### Direction
Repeat the whole listing exactly.

### Supplied data
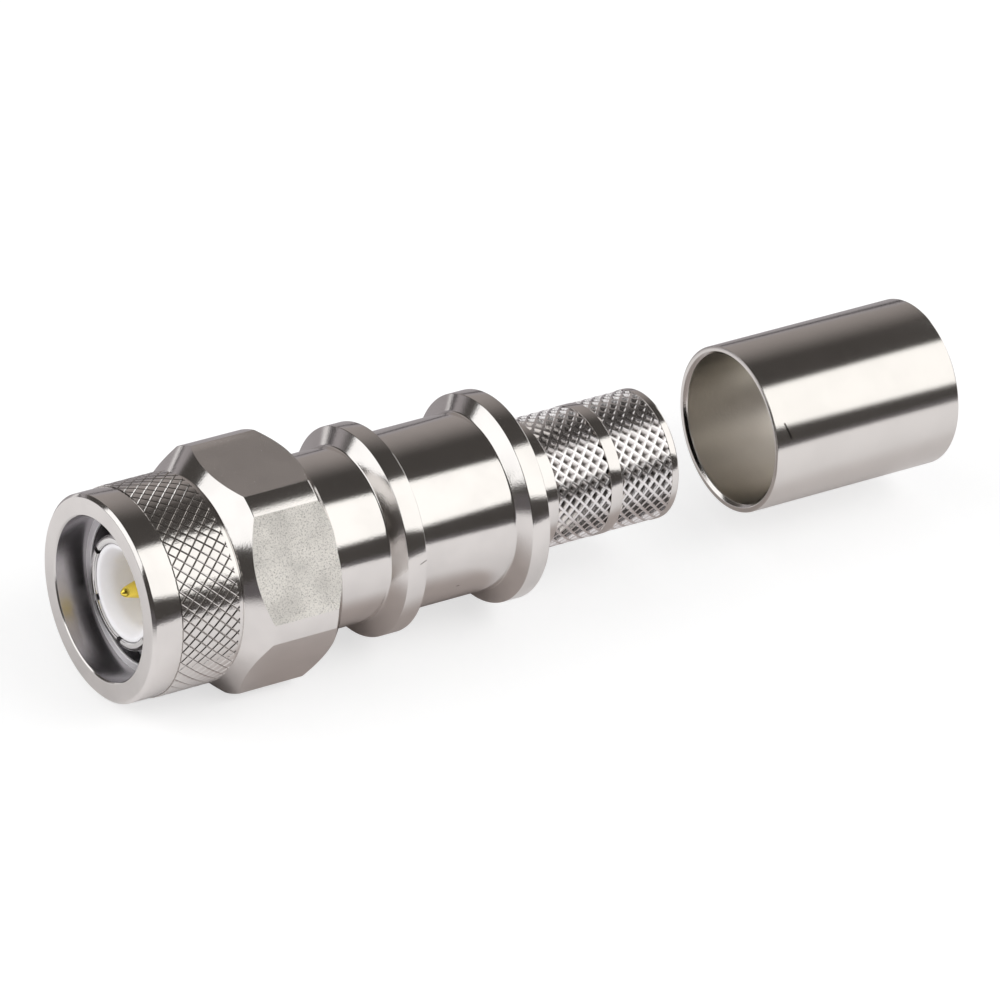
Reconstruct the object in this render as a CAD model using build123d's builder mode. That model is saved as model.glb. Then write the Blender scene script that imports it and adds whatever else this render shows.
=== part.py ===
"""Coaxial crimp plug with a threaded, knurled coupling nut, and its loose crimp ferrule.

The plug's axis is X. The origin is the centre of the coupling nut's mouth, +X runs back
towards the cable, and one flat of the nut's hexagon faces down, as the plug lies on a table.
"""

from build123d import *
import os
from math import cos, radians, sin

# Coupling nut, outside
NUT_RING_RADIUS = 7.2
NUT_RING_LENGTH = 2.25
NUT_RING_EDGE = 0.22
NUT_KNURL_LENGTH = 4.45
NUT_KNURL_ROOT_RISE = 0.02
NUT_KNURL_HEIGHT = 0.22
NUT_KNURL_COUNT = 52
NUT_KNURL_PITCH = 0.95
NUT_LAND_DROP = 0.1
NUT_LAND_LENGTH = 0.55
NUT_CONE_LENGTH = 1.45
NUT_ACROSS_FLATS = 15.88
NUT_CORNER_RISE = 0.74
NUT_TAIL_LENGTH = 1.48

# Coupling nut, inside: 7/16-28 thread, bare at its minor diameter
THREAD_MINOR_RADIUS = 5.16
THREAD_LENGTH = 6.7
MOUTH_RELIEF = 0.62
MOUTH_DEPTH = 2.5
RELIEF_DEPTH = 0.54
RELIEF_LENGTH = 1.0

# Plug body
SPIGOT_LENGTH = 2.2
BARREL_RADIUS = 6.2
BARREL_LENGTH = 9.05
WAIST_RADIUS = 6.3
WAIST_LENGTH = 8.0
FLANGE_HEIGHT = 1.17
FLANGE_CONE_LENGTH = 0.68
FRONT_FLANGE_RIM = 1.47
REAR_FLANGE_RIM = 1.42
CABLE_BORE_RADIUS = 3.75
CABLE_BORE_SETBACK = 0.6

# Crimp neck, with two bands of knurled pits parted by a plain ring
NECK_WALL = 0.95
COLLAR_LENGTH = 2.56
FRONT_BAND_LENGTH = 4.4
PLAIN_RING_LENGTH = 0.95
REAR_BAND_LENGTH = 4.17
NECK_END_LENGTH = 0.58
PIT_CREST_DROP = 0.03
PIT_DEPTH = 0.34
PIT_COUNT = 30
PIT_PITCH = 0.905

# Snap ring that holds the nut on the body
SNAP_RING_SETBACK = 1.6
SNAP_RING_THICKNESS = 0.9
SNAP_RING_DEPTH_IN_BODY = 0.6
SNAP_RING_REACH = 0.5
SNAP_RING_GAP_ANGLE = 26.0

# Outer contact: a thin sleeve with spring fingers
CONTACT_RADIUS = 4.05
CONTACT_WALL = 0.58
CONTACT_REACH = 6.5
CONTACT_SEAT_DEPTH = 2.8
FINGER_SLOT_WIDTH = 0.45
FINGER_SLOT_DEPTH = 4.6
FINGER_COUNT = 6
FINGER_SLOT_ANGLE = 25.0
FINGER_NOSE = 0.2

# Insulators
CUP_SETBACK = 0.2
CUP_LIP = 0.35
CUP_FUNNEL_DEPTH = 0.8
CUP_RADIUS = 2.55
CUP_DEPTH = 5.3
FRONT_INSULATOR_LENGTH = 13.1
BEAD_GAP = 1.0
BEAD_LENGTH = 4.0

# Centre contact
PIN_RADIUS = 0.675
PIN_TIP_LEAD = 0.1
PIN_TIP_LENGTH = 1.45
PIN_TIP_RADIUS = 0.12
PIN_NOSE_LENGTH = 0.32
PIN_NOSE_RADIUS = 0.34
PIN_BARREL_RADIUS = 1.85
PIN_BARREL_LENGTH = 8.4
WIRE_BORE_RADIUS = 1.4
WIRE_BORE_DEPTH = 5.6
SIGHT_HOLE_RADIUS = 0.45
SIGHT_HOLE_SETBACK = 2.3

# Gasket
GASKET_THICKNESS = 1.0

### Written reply
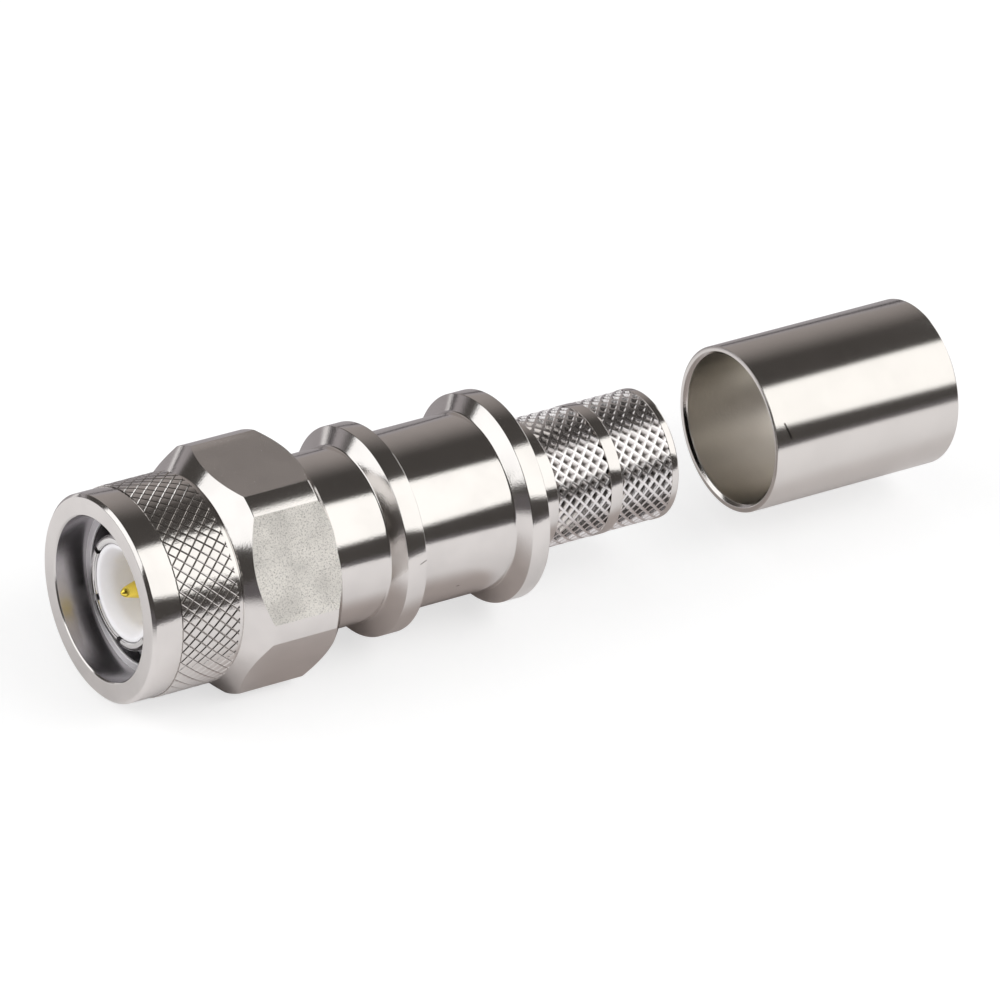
Reconstruct the object in this render as a CAD model using build123d's builder mode. That model is saved as model.glb. Then write the Blender scene script that imports it and adds whatever else this render shows.
=== part.py ===
"""Coaxial crimp plug with a threaded, knurled coupling nut, and its loose crimp ferrule.

The plug's axis is X. The origin is the centre of the coupling nut's mouth, +X runs back
towards the cable, and one flat of the nut's hexagon faces down, as the plug lies on a table.
"""

from build123d import *
import os
from math import cos, radians, sin

# Coupling nut, outside
NUT_RING_RADIUS = 7.2
NUT_RING_LENGTH = 2.25
NUT_RING_EDGE = 0.22
NUT_KNURL_LENGTH = 4.45
NUT_KNURL_ROOT_RISE = 0.02
NUT_KNURL_HEIGHT = 0.22
NUT_KNURL_COUNT = 52
NUT_KNURL_PITCH = 0.95
NUT_LAND_DROP = 0.1
NUT_LAND_LENGTH = 0.55
NUT_CONE_LENGTH = 1.45
NUT_ACROSS_FLATS = 15.88
NUT_CORNER_RISE = 0.74
NUT_TAIL_LENGTH = 1.48

# Coupling nut, inside: 7/16-28 thread, bare at its minor diameter
THREAD_MINOR_RADIUS = 5.16
THREAD_LENGTH = 6.7
MOUTH_RELIEF = 0.62
MOUTH_DEPTH = 2.5
RELIEF_DEPTH = 0.54
RELIEF_LENGTH = 1.0

# Plug body
SPIGOT_LENGTH = 2.2
BARREL_RADIUS = 6.2
BARREL_LENGTH = 9.05
WAIST_RADIUS = 6.3
WAIST_LENGTH = 8.0
FLANGE_HEIGHT = 1.17
FLANGE_CONE_LENGTH = 0.68
FRONT_FLANGE_RIM = 1.47
REAR_FLANGE_RIM = 1.42
CABLE_BORE_RADIUS = 3.75
CABLE_BORE_SETBACK = 0.6

# Crimp neck, with two bands of knurled pits parted by a plain ring
NECK_WALL = 0.95
COLLAR_LENGTH = 2.56
FRONT_BAND_LENGTH = 4.4
PLAIN_RING_LENGTH = 0.95
REAR_BAND_LENGTH = 4.17
NECK_END_LENGTH = 0.58
PIT_CREST_DROP = 0.03
PIT_DEPTH = 0.34
PIT_COUNT = 30
PIT_PITCH = 0.905

# Snap ring that holds the nut on the body
SNAP_RING_SETBACK = 1.6
SNAP_RING_THICKNESS = 0.9
SNAP_RING_DEPTH_IN_BODY = 0.6
SNAP_RING_REACH = 0.5
SNAP_RING_GAP_ANGLE = 26.0

# Outer contact: a thin sleeve with spring fingers
CONTACT_RADIUS = 4.05
CONTACT_WALL = 0.58
CONTACT_REACH = 6.5
CONTACT_SEAT_DEPTH = 2.8
FINGER_SLOT_WIDTH = 0.45
FINGER_SLOT_DEPTH = 4.6
FINGER_COUNT = 6
FINGER_SLOT_ANGLE = 25.0
FINGER_NOSE = 0.2

# Insulators
CUP_SETBACK = 0.2
CUP_LIP = 0.35
CUP_FUNNEL_DEPTH = 0.8
CUP_RADIUS = 2.55
CUP_DEPTH = 5.3
FRONT_INSULATOR_LENGTH = 13.1
BEAD_GAP = 1.0
BEAD_LENGTH = 4.0

# Centre contact
PIN_RADIUS = 0.675
PIN_TIP_LEAD = 0.1
PIN_TIP_LENGTH = 1.45
PIN_TIP_RADIUS = 0.12
PIN_NOSE_LENGTH = 0.32
PIN_NOSE_RADIUS = 0.34
PIN_BARREL_RADIUS = 1.85
PIN_BARREL_LENGTH = 8.4
WIRE_BORE_RADIUS = 1.4
WIRE_BORE_DEPTH = 5.6
SIGHT_HOLE_RADIUS = 0.45
SIGHT_HOLE_SETBACK = 2.3

# Gasket
GASKET_THICKNESS = 1.0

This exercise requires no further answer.